Multiverse Stories

     This blog was created for the 2018 spring class for Lit of Horror/Sci-Fi/Fantasy course at Ringling College of Art and Design. In this blog I will talk about the books we read and what they mean to me personally. If you have come across this blog and have not read the book I am talking about this week, I will warn you now that I will spoil it.

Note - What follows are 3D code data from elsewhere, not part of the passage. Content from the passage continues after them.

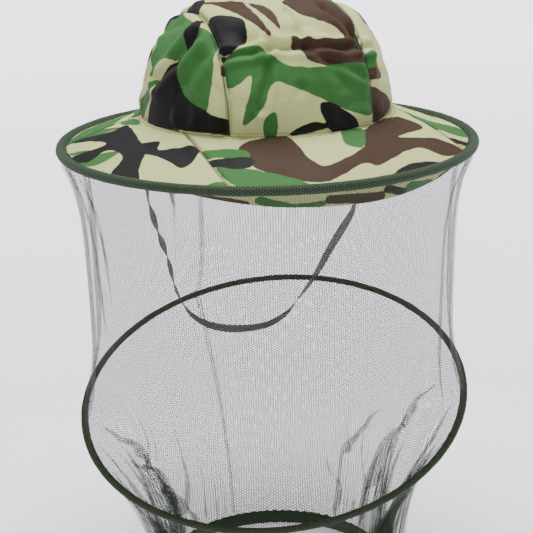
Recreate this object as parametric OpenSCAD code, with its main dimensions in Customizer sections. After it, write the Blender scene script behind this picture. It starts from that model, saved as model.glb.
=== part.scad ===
// Beekeeping veil: a camouflage cloth hat whose wired brim carries a net, held open
// lower down by a second hoop and gathered at the hem by an elastic.
// Millimetres. The origin is the centre of the head opening, +Z is up and the front
// faces -Y. Angles called azimuths are seen from above, 0 at the front, growing to +X.

/* [Crown] */
// Diameter of the crown where it is sewn to the brim
crown_d = 230; // [200:1:276]
// Height of the crown from that seam to its top
crown_h = 110; // [90:1:150]
// Squareness of the crown's shoulder, where 2 is round
crown_square = 2.3; // [2:0.1:4]
// Width of the strip that runs over the top from front to back
strip_w = 132; // [100:1:175]
// How far round from the front the strip is sewn in
crown_turn = -5; // [-15:1:15]
// Thickness of the hat cloth
cloth_t = 1; // [0.6:0.1:1.6]
// Width of the tape that covers each crown seam inside
tape_w = 12; // [8:1:20]
// Thickness of that tape
tape_t = 0.6; // [0.4:0.1:1]

/* [Sweatband] */
// Height of the sweatband
band_h = 28; // [20:1:36]
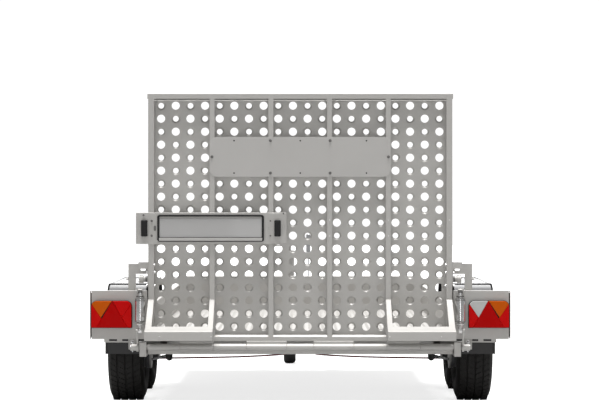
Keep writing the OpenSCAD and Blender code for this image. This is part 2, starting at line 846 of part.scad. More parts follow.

     This week is about Multiverse. With the creation of science fiction also came the idea of different worlds from our own where life exists. Not all science fiction, after all, has to take place in the future. Some takes place in other universes that may have had different evolutionary tracks from our own. For example, in the story Aye, and Gomorrah Part of the earth's population simply has no gender. The story has male and female Frelks, and then you have spacers who have no gender, who profit off of the curiosity of the frelks. The frelks are fascinated by the aspect of no gender, and many of them want to have sexual relations with a spacer to see what it is like. So many spacers use this as a way to earn extra money on the side, because without gender sex means nothing to them, so it's pretty much free cash from their perspective. 
     Multiverse stories are probably the most popular in sci-fi because it gives more freedom on what is possible. It is the very opposite of scientific fiction because almost none of it is still based in facts known to us. It is the height of creative freedom, which gives writers more room to talk about what they want to talk about, no matter how odd it is.